How do I make the traditional instrument sit in a modern mix
Give the instrument space in the mids and cut competing instruments slightly in the same range. Use short reverb that suits the instrument and a longer ambient send for atmosphere. If the instrument is rhythmic, let it ride with transient shaping so the beat stays punchy. Small EQ cuts on guitars or pads around 300 to 600 Hz can open room for the instrument. Always solo and then return to full mix to check context.
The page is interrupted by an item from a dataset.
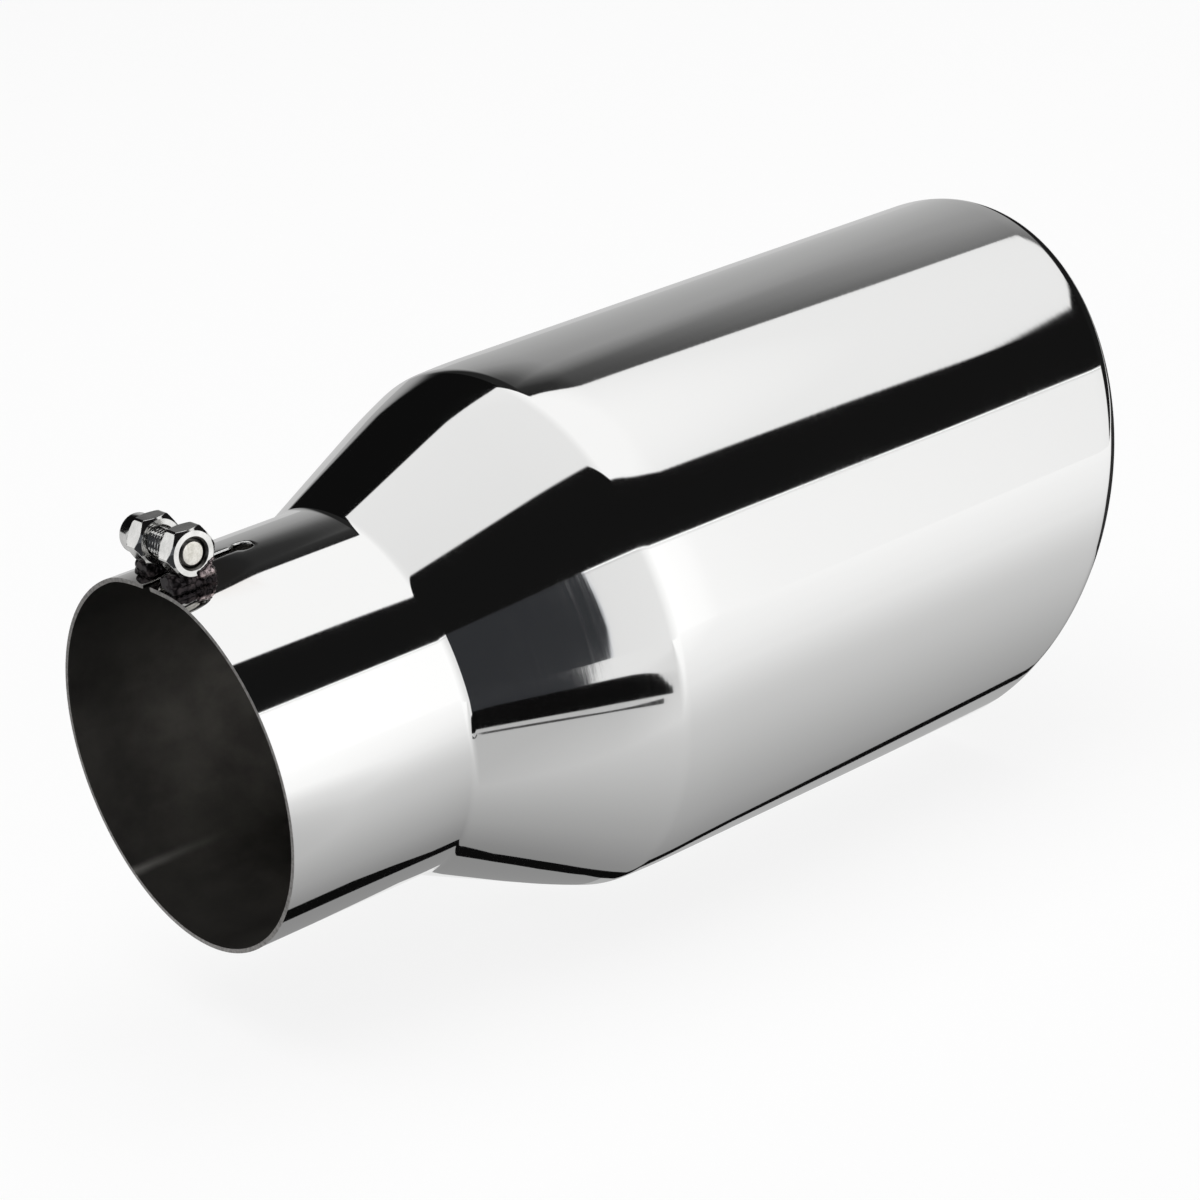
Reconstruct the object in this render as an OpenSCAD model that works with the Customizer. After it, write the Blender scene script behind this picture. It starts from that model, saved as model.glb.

Can throat singing be sampled instead of recorded live
Yes. Sampling can work well. If you use a field recorded sample, clear rights and credit the performer or source. When possible record live to get control over phrasing and dynamics. Live recording also lets you capture the physical presence which often reads better in a mix.
What is the best way to learn throat singing
Find a teacher from the tradition, take online classes taught by native singers, and practice breath control. Begin with safe exercises that focus on relaxation and vocal cord coordination. Do not mimic online tutorials that encourage straining. Good technique takes time. Respect the craft.
How much traditional instrument should I use in a pop friendly track
Less is usually more. Treat the instrument as a signature spice. A recurring motif or a featured riff is often better than layering many instances. Let the modern elements like drum and bass carry the streaming friendly energy and let the traditional instrument provide identity.